JEFFERSON COUNTY, Colo. — Colorado teens and twenty-somethings aiming for tougher laws to prevent school shootings will launch their first major effort with the help of victims from the mass shooting at Parkland, Fla., and just a few feet from Columbine High School.
Since February’s deadly school shooting in Parkland, Florida, student across the country and in Colorado have walked out of class and taken to the streets. Now, they’re rallying to encourage others to vote.
Teenagers in the Columbine, Colorado, community are teaming up with students from Marjory Stoneman Douglas High School and others across Florida to start a national movement.
On Monday they announced the “Vote for Our Lives” rallies.
Students will spend the next few months signing up their peers to vote and to encourage youth across the country to become involved in politics. They hope that through this movement, their generation will have a voice to stand up for their beliefs, and to elect politicians who believe in them.
Students say their overall goal to say “never again” to gun violence in schools, and in the community.
Sam Craig is one of the students leading this national movement. He told CBS4 schools across the Denver metro area continue to receive threats every day.

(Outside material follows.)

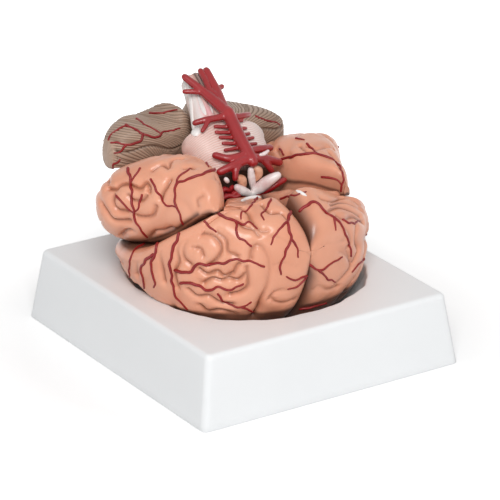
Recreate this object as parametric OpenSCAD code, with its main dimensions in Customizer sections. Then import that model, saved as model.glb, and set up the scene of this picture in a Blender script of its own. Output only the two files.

“This is happening all the time, and its affecting all of us. Even me at Chatfield High School, I feel the same thing and it’s who we are. It’s our identity and we don’t want it to be,” Craig said. “We don’t want other communities to feel this pain. We don’t want others to have to deal with this two decades later.”
Their first voter registration rally will be held at Clement Park on April 19. Parkland students will be traveling to Colorado to attend. The group will continue to host rallies until the midterm election at cities across the country.